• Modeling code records

* * *

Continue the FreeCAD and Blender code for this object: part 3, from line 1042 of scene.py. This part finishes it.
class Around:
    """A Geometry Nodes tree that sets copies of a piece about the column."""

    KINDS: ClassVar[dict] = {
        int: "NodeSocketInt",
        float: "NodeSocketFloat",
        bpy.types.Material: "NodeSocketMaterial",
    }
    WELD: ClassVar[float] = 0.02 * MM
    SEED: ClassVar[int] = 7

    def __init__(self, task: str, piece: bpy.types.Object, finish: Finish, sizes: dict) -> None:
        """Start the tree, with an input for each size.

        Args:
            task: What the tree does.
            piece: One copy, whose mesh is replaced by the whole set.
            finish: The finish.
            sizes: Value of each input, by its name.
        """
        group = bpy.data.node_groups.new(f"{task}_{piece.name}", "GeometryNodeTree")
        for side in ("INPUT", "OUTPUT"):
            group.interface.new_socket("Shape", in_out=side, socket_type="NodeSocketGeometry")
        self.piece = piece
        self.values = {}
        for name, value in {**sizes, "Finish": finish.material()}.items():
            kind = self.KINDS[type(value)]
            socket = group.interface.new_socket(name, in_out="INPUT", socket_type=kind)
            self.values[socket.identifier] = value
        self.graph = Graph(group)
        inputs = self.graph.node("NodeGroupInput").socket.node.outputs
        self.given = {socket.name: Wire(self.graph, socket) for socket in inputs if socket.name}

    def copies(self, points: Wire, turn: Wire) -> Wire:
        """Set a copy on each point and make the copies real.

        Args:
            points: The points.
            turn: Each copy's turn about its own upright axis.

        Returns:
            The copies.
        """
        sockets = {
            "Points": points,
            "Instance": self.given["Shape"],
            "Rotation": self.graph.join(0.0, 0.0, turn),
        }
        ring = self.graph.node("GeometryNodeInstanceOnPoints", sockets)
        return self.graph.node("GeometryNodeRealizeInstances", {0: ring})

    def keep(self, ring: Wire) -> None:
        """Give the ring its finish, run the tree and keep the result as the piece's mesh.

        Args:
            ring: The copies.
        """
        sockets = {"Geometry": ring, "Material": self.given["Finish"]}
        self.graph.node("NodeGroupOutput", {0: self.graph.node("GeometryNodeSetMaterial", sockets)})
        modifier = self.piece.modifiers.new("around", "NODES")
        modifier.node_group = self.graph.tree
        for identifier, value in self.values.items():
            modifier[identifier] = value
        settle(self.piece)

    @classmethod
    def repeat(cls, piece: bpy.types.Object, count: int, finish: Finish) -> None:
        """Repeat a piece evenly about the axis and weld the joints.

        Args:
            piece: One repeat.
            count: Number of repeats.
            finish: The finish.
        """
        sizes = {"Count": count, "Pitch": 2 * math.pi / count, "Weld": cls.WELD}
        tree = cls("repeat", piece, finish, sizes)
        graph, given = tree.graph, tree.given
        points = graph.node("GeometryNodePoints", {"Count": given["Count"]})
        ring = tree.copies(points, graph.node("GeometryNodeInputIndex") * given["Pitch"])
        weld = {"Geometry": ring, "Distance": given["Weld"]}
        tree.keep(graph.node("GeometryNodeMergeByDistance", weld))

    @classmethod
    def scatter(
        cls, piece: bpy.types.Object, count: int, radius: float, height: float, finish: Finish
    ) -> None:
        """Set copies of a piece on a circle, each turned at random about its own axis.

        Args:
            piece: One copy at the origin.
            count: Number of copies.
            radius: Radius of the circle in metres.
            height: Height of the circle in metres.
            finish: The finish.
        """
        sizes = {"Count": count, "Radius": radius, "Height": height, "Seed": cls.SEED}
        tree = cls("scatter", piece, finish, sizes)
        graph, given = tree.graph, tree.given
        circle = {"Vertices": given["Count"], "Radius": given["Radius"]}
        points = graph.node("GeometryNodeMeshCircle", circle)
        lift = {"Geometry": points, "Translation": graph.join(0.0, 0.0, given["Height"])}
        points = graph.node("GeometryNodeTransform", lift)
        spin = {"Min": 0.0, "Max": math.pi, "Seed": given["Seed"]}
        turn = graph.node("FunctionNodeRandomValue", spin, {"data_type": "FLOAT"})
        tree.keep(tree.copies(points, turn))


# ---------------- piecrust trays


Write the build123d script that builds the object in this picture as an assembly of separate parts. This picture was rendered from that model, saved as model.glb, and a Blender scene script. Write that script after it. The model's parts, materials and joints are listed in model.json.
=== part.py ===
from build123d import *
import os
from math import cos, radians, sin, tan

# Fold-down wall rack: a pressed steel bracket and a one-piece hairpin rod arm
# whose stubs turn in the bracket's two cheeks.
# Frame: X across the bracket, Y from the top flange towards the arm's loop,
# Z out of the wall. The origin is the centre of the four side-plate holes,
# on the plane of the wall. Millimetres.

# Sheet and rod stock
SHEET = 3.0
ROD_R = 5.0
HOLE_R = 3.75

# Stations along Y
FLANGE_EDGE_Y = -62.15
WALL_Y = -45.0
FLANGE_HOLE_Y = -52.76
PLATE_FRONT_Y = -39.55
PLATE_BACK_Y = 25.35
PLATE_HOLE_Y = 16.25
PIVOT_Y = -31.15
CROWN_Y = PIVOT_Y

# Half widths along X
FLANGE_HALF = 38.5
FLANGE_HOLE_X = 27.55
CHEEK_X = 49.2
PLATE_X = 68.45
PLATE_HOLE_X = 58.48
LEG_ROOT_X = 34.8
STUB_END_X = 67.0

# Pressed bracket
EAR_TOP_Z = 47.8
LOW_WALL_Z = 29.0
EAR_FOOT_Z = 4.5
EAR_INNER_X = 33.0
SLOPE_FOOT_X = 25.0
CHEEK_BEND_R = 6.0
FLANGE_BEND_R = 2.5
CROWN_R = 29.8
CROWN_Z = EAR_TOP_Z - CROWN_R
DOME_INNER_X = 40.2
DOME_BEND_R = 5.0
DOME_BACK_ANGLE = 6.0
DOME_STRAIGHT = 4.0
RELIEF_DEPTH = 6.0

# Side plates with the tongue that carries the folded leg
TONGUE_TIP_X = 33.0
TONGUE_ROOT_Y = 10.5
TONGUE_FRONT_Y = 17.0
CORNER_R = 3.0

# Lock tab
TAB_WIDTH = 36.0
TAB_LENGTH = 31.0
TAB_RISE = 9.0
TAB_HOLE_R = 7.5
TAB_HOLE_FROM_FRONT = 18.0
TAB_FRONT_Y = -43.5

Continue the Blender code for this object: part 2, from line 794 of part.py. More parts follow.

* * *

• Directions
Can you restate every record above word for word?

• Solution
Continue the FreeCAD and Blender code for this object: part 3, from line 1042 of scene.py. This part finishes it.
class Around:
    """A Geometry Nodes tree that sets copies of a piece about the column."""

    KINDS: ClassVar[dict] = {
        int: "NodeSocketInt",
        float: "NodeSocketFloat",
        bpy.types.Material: "NodeSocketMaterial",
    }
    WELD: ClassVar[float] = 0.02 * MM
    SEED: ClassVar[int] = 7

    def __init__(self, task: str, piece: bpy.types.Object, finish: Finish, sizes: dict) -> None:
        """Start the tree, with an input for each size.

        Args:
            task: What the tree does.
            piece: One copy, whose mesh is replaced by the whole set.
            finish: The finish.
            sizes: Value of each input, by its name.
        """
        group = bpy.data.node_groups.new(f"{task}_{piece.name}", "GeometryNodeTree")
        for side in ("INPUT", "OUTPUT"):
            group.interface.new_socket("Shape", in_out=side, socket_type="NodeSocketGeometry")
        self.piece = piece
        self.values = {}
        for name, value in {**sizes, "Finish": finish.material()}.items():
            kind = self.KINDS[type(value)]
            socket = group.interface.new_socket(name, in_out="INPUT", socket_type=kind)
            self.values[socket.identifier] = value
        self.graph = Graph(group)
        inputs = self.graph.node("NodeGroupInput").socket.node.outputs
        self.given = {socket.name: Wire(self.graph, socket) for socket in inputs if socket.name}

    def copies(self, points: Wire, turn: Wire) -> Wire:
        """Set a copy on each point and make the copies real.

        Args:
            points: The points.
            turn: Each copy's turn about its own upright axis.

        Returns:
            The copies.
        """
        sockets = {
            "Points": points,
            "Instance": self.given["Shape"],
            "Rotation": self.graph.join(0.0, 0.0, turn),
        }
        ring = self.graph.node("GeometryNodeInstanceOnPoints", sockets)
        return self.graph.node("GeometryNodeRealizeInstances", {0: ring})

    def keep(self, ring: Wire) -> None:
        """Give the ring its finish, run the tree and keep the result as the piece's mesh.

        Args:
            ring: The copies.
        """
        sockets = {"Geometry": ring, "Material": self.given["Finish"]}
        self.graph.node("NodeGroupOutput", {0: self.graph.node("GeometryNodeSetMaterial", sockets)})
        modifier = self.piece.modifiers.new("around", "NODES")
        modifier.node_group = self.graph.tree
        for identifier, value in self.values.items():
            modifier[identifier] = value
        settle(self.piece)

    @classmethod
    def repeat(cls, piece: bpy.types.Object, count: int, finish: Finish) -> None:
        """Repeat a piece evenly about the axis and weld the joints.

        Args:
            piece: One repeat.
            count: Number of repeats.
            finish: The finish.
        """
        sizes = {"Count": count, "Pitch": 2 * math.pi / count, "Weld": cls.WELD}
        tree = cls("repeat", piece, finish, sizes)
        graph, given = tree.graph, tree.given
        points = graph.node("GeometryNodePoints", {"Count": given["Count"]})
        ring = tree.copies(points, graph.node("GeometryNodeInputIndex") * given["Pitch"])
        weld = {"Geometry": ring, "Distance": given["Weld"]}
        tree.keep(graph.node("GeometryNodeMergeByDistance", weld))

    @classmethod
    def scatter(
        cls, piece: bpy.types.Object, count: int, radius: float, height: float, finish: Finish
    ) -> None:
        """Set copies of a piece on a circle, each turned at random about its own axis.

        Args:
            piece: One copy at the origin.
            count: Number of copies.
            radius: Radius of the circle in metres.
            height: Height of the circle in metres.
            finish: The finish.
        """
        sizes = {"Count": count, "Radius": radius, "Height": height, "Seed": cls.SEED}
        tree = cls("scatter", piece, finish, sizes)
        graph, given = tree.graph, tree.given
        circle = {"Vertices": given["Count"], "Radius": given["Radius"]}
        points = graph.node("GeometryNodeMeshCircle", circle)
        lift = {"Geometry": points, "Translation": graph.join(0.0, 0.0, given["Height"])}
        points = graph.node("GeometryNodeTransform", lift)
        spin = {"Min": 0.0, "Max": math.pi, "Seed": given["Seed"]}
        turn = graph.node("FunctionNodeRandomValue", spin, {"data_type": "FLOAT"})
        tree.keep(tree.copies(points, turn))


# ---------------- piecrust trays


Write the build123d script that builds the object in this picture as an assembly of separate parts. This picture was rendered from that model, saved as model.glb, and a Blender scene script. Write that script after it. The model's parts, materials and joints are listed in model.json.
=== part.py ===
from build123d import *
import os
from math import cos, radians, sin, tan

# Fold-down wall rack: a pressed steel bracket and a one-piece hairpin rod arm
# whose stubs turn in the bracket's two cheeks.
# Frame: X across the bracket, Y from the top flange towards the arm's loop,
# Z out of the wall. The origin is the centre of the four side-plate holes,
# on the plane of the wall. Millimetres.

# Sheet and rod stock
SHEET = 3.0
ROD_R = 5.0
HOLE_R = 3.75

# Stations along Y
FLANGE_EDGE_Y = -62.15
WALL_Y = -45.0
FLANGE_HOLE_Y = -52.76
PLATE_FRONT_Y = -39.55
PLATE_BACK_Y = 25.35
PLATE_HOLE_Y = 16.25
PIVOT_Y = -31.15
CROWN_Y = PIVOT_Y

# Half widths along X
FLANGE_HALF = 38.5
FLANGE_HOLE_X = 27.55
CHEEK_X = 49.2
PLATE_X = 68.45
PLATE_HOLE_X = 58.48
LEG_ROOT_X = 34.8
STUB_END_X = 67.0

# Pressed bracket
EAR_TOP_Z = 47.8
LOW_WALL_Z = 29.0
EAR_FOOT_Z = 4.5
EAR_INNER_X = 33.0
SLOPE_FOOT_X = 25.0
CHEEK_BEND_R = 6.0
FLANGE_BEND_R = 2.5
CROWN_R = 29.8
CROWN_Z = EAR_TOP_Z - CROWN_R
DOME_INNER_X = 40.2
DOME_BEND_R = 5.0
DOME_BACK_ANGLE = 6.0
DOME_STRAIGHT = 4.0
RELIEF_DEPTH = 6.0

# Side plates with the tongue that carries the folded leg
TONGUE_TIP_X = 33.0
TONGUE_ROOT_Y = 10.5
TONGUE_FRONT_Y = 17.0
CORNER_R = 3.0

# Lock tab
TAB_WIDTH = 36.0
TAB_LENGTH = 31.0
TAB_RISE = 9.0
TAB_HOLE_R = 7.5
TAB_HOLE_FROM_FRONT = 18.0
TAB_FRONT_Y = -43.5

Continue the Blender code for this object: part 2, from line 794 of part.py. More parts follow.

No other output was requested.